I have a 23h v twin that backfires only when you shut it down. antone know what could be causing this?


----------



## K-B (Oct 24, 2005)

Is this something that just started happening? Try shutting it down at half throttle or above and see if there is any difference.


----------



## Basementgeek (Feb 7, 2005)

I always idle mine B&S way down before shutting it off, assuming you are talking about a lawn mower, power washer.


----------



## rickandkaren (Aug 16, 2010)

I've tried shutting the mower down at different throttle positions. The higher the position, the louder the backfire. This has been going on for a few weeks. I changed plugs yesterday thinking they were fouled but it didn't help. Now I'm thinking it's the carb. Anymore suggestions? How do I adjust and/or clean the carb if someone thinks that's what it is. Will this problem destroy the engine?

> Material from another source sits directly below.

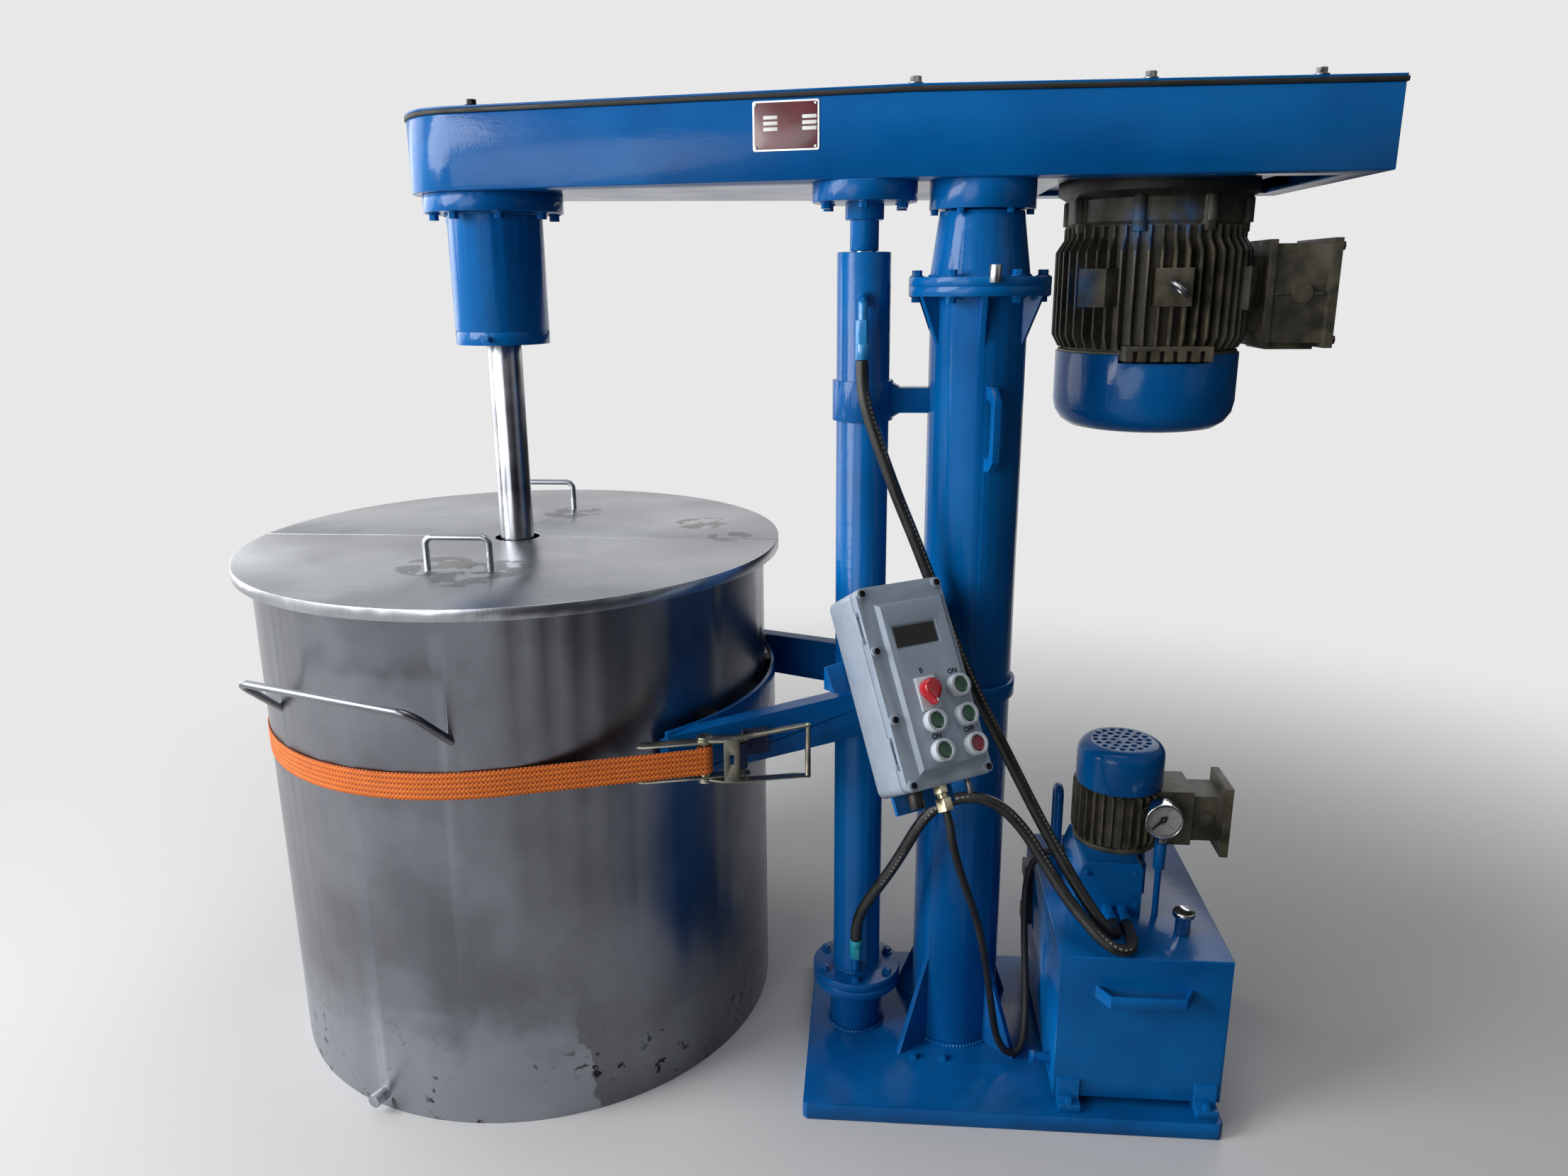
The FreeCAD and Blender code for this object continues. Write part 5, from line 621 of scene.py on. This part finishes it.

Thanks for all your help!


----------



## SABL (Jul 4, 2008)

It does seem that your engine is running a little rich. First thing to do is check the choke linkage to make sure the choke is fully opened. Next would be to inspect the air filter and clean or replace if dirty. Do a few basic checks before tinkering with the carb....model and engine type will be needed for advice on the carb. 

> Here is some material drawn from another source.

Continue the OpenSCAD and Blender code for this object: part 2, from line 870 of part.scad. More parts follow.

http://engines.myfaqcenter.com/Answer.aspx?p_faqid=13


----------



## K-B (Oct 24, 2005)

What is the model number of this engine?

Engines using electric fuel solenoids are recommended to shut down at half throttle or above to prevent backfires, but apparently this is not the issue with your engine.


----------



## k2skier (Sep 30, 2008)

Look on the bottom of your carb; does it have just a nut holding the bowl on? Or does it have a solenoid with 2 wires going to it? The solenoid is to prevent an after-fire, when the engine is shut off the carb pumps fuel out the exhaust and into the hot muffler...bang. It either has no after-fire solenoid or it's not working. The only damage it will cause is a blown out muffler and broken ear drums.


----------